Temporal-Channel Joint Attention (TCJA)

Updated 18 June 2026

TCJA is a family of neural attention models that jointly modulate temporal dynamics and channel features to capture cross-scale dependencies.
It employs pooling, convolution, and fusion operations to extract salient motion and spectral cues from high-dimensional data streams.
TCJA variants, such as TCJA-SNN and S-TCA, demonstrate improved accuracy, energy efficiency, and task-specific performance in applications like cardiac assessment and speaker verification.

Temporal-Channel Joint Attention (TCJA) encompasses a family of neural attention mechanisms designed to jointly model dependencies and saliency across temporal and channel dimensions in sequence-based and spatiotemporal networks, particularly in high-dimensional data streams such as video, audio, and spike tensors. TCJA is instantiated in several architectural variants—often under closely related names such as Temporal Channel-wise Attention (TCA), Time-Channel Attention, or Channel-Temporal Attention—which are systematically applied in convolutional neural networks (CNNs), spiking neural networks (SNNs), and hybrid architectures for tasks including cardiac function assessment, neuromorphic classification, and speaker verification. The core principle is to learn adaptive masks that emphasize salient channel–time (or channel–sequence) features, enabling efficient and interpretable feature modulation for improved discriminative power, data efficiency, and, in SNNs, energy savings.

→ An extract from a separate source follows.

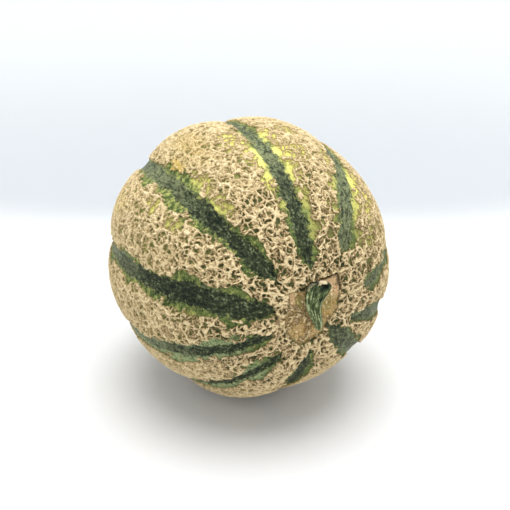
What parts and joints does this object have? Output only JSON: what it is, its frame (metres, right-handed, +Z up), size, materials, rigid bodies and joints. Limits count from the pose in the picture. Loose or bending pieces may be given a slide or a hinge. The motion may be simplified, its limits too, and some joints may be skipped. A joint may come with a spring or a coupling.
{
  "type": "cantaloupe melon",
  "caption": "Round netted melon with shallow ribs, dark green sutures and a short stub of stem, lying on its side on a small flat spot.",
  "frame": {"origin": "on the flat resting spot, under the middle of the box", "axes": "+Z up; the stem end faces -Y and the blossom end +Y; +X completes a right-handed frame"},
  "size_m": [0.1378, 0.151, 0.1366],
  "materials": {
    "netted_rind": "tan corky net over olive green rind, with dark green stripes along the sutures, matte",
    "dried_stem": "dull grey-green fibrous stalk with pale corky edges"
  },
  "bodies": {
    "root": {"melon": "netted_rind", "stem_stub": "dried_stem"}
  },
  "joints": []
}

1. Fundamental Concepts and Motivations

TCJA mechanisms address the limitations of conventional channel-wise or temporal-only attention methods (e.g., Squeeze-and-Excitation blocks) that collapse input tensors across complementary dimensions, thereby losing cross-scale contextual information. TCJA preserves the structural richness of both channel and temporal axes, learning how temporal dynamics and channel semantics interact to determine task-specific saliency, for example, detecting left ventricular motion in echocardiograms (Chen et al., 2023), spike timing in SNNs (Zhu et al., 2022, Kim et al., 13 Mar 2025), or dynamic spectral patterns in audio (Zhang et al., 2021).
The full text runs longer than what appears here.